Kurosawa accorde à son personnage une autonomie grandissante, il la pousse de plus en plus loin dans ces escapades allant jusqu’à influencer sa vie diurne. À présent Yoko appartient en propre aux plans du film, elle se fait condition de leur déroulement. Dans une scène tout à la fois drôle et terrifiante, la jeune femme se trouve attachée dans un manège à grande vitesse, forcée de le recommencer pour la bonne réalisation de l’émission. Kurosawa paraît la décomposer au fil des prises et pourtant Yoko tient bon.

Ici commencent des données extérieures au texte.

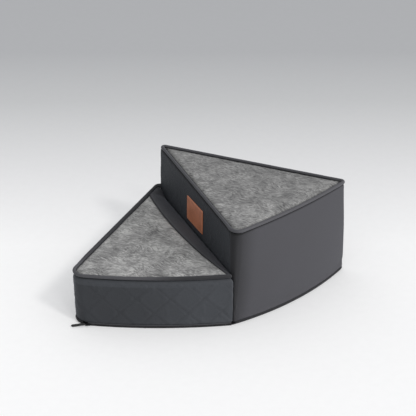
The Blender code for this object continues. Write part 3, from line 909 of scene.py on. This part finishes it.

Elle est la seule figure du plan à rester intacte, bouleversée certes, mais entière. Le décor lui a glissé, l’image s’est brouillée, plus rien n’est discernable. Si cet effet était déjà présent dans Real (K. Kurosawa, 2013), signifiant l’altération de la réalité, le passage dans un certain fantastique, il est ici – dans ce motif qui reste au centre du plan -, le signe que quelque chose demeure, que Yoko s’accroche à sa ceinture comme au film dont elle prend à ce moment précis le contrôle.
L’image est vue en terre d’accueil, en foyer au sein duquel la jeune femme braconne la narration et contrecarre les attentes d’un spectateur trop empressé. Toutes ces nuits quelque chose s’est produit, un souffle – de liberté oui – dans le voilage d’une chambre, une escapade salutaire du cinéma.